Hayattan ,ilham veren tatlar almanız dileğiyle!
Not: Tüm fotoğraflar I-Pod "leme-leme" uygulamasında çekilmiş ve "pixlr-o-matic" ile düzenlenmiştir.
12 yorum:
Cok enteresan,,, orada olsaydim kesin ben de katilirdim... Böyle genc yetenekleri sonuna kadar destekliyorum.... Chef`s Table`yi bizlere tanistirdigin icin sagol canim benim... Sevgilerimle,
Her şey güzel olmuş ama şu rakılı donsurma çok ilgimi çekti. Nasıl bir tattır ki o?
Biz de deneyebilir miyiz. Yoksa tarifler gizli mi :)
Gelemediğim için üzüldüğüm bir etkinlik oldu. Çok güzel şeyler yemiş ve çok güzel sohbet etmişsiniz. Okul gerçekten de çok güzel ve Serkan Bey çok başarılı. Bir dahakine gidicem inşallah...

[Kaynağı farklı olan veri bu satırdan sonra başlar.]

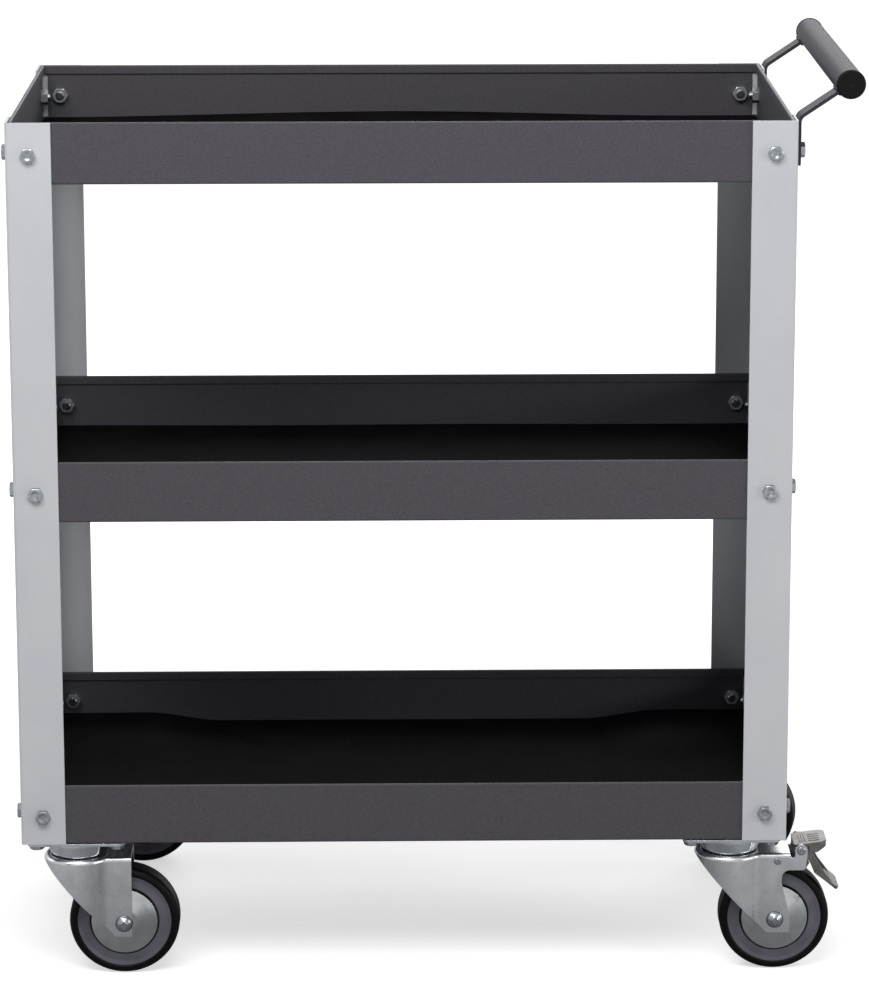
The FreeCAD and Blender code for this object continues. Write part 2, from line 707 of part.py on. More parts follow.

Çok ilginç sanırım tariflerin büyük kısmını aklımda bile tutamam da rakılı dondurma nedir :D
İŞTE BU SÜPPERMİŞŞŞŞ !!
oh oh oh oh muhteşem fotoğrflarla ne de güzel şeyler yapılmış harika....ben de istiyorummm :(
Kahve Dükkanı'ndan sevgiler...
Aynen hergün önünden geçip her geçişte merhaba dediğim gülen yüzlü şefim ellerinden çıkmış nefis tatlar o gün dersane toplantısı olmasaydı aranızda olacaktım
Yemeklerin görselliğinin güzelliğini seviyorum..sanat eseri gibi.. bu arad istridye kabuğu gibi tabak ne güzelmiş
Yemeklerin görselliğinin güzelliğini seviyorum..sanat eseri gibi.. bu arad istridye kabuğu gibi tabak ne güzelmiş
Süper.
Istanbul ne çeşitler barındırıyor.
hevesli anne Çiğdem
Şahaneymiş.. Lezzetler süper.. Sevgiler..
Ben de seni özlemişim Özge'ciğim ya. Bir aydır ilk defa bugün fırsat buluyorum iyi mi blog komşularımı ziyaret etmeye. Bir sürü iade-i ziyaret yapılacak. Bayram bahane olsun!